= Written task =
Output the data exactly, with every line intact.
-- start of Source excerpt --
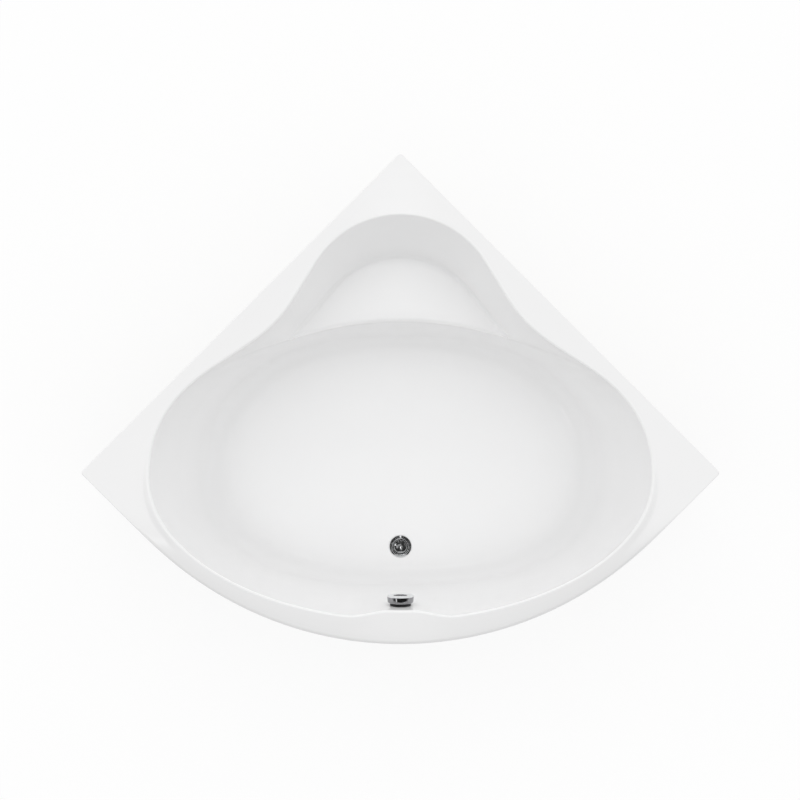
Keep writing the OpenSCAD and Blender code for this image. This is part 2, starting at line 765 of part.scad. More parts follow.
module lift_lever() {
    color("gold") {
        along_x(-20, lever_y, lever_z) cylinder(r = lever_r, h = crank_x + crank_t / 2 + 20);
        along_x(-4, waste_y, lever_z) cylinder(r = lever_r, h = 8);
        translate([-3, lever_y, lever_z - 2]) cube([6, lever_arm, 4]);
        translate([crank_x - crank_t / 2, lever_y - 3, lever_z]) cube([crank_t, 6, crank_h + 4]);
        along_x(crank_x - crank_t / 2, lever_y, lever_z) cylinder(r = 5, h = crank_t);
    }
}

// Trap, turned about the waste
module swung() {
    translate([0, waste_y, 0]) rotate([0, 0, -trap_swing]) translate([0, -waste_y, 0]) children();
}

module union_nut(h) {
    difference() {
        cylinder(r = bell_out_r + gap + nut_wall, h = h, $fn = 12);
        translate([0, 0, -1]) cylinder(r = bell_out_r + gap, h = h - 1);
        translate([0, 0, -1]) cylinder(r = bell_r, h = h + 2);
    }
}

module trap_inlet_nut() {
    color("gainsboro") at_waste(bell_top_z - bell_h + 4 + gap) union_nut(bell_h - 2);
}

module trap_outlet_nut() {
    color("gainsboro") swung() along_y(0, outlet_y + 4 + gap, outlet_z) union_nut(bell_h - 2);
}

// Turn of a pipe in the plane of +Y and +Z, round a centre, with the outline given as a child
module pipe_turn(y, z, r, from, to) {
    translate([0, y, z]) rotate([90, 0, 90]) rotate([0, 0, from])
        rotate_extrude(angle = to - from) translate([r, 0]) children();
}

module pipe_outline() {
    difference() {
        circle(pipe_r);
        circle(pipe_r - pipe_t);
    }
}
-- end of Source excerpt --
= Task solution =
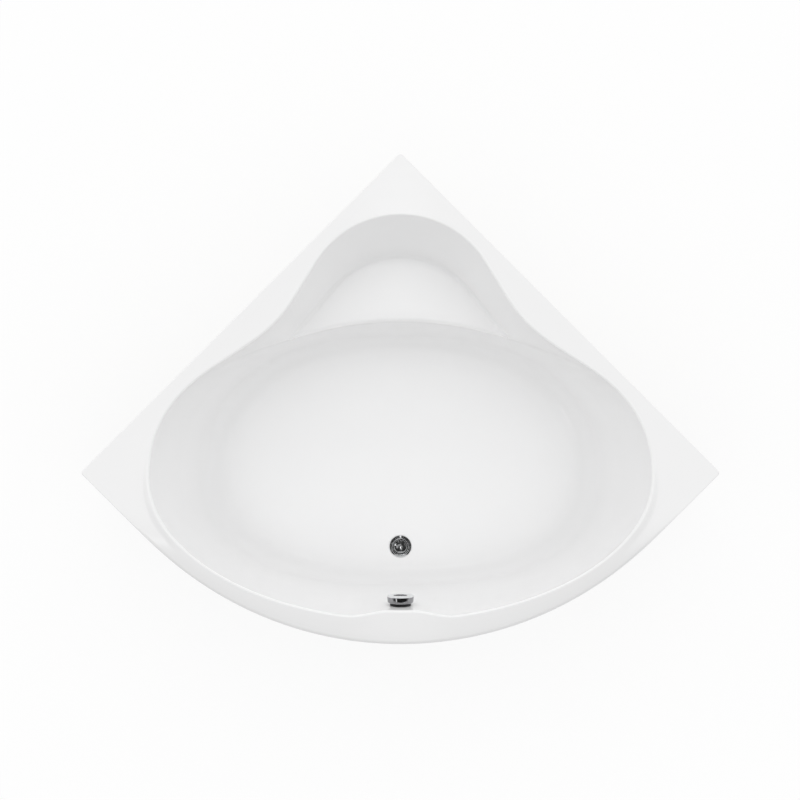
Keep writing the OpenSCAD and Blender code for this image. This is part 2, starting at line 765 of part.scad. More parts follow.
module lift_lever() {
    color("gold") {
        along_x(-20, lever_y, lever_z) cylinder(r = lever_r, h = crank_x + crank_t / 2 + 20);
        along_x(-4, waste_y, lever_z) cylinder(r = lever_r, h = 8);
        translate([-3, lever_y, lever_z - 2]) cube([6, lever_arm, 4]);
        translate([crank_x - crank_t / 2, lever_y - 3, lever_z]) cube([crank_t, 6, crank_h + 4]);
        along_x(crank_x - crank_t / 2, lever_y, lever_z) cylinder(r = 5, h = crank_t);
    }
}

// Trap, turned about the waste
module swung() {
    translate([0, waste_y, 0]) rotate([0, 0, -trap_swing]) translate([0, -waste_y, 0]) children();
}

module union_nut(h) {
    difference() {
        cylinder(r = bell_out_r + gap + nut_wall, h = h, $fn = 12);
        translate([0, 0, -1]) cylinder(r = bell_out_r + gap, h = h - 1);
        translate([0, 0, -1]) cylinder(r = bell_r, h = h + 2);
    }
}

module trap_inlet_nut() {
    color("gainsboro") at_waste(bell_top_z - bell_h + 4 + gap) union_nut(bell_h - 2);
}

module trap_outlet_nut() {
    color("gainsboro") swung() along_y(0, outlet_y + 4 + gap, outlet_z) union_nut(bell_h - 2);
}

// Turn of a pipe in the plane of +Y and +Z, round a centre, with the outline given as a child
module pipe_turn(y, z, r, from, to) {
    translate([0, y, z]) rotate([90, 0, 90]) rotate([0, 0, from])
        rotate_extrude(angle = to - from) translate([r, 0]) children();
}

module pipe_outline() {
    difference() {
        circle(pipe_r);
        circle(pipe_r - pipe_t);
    }
}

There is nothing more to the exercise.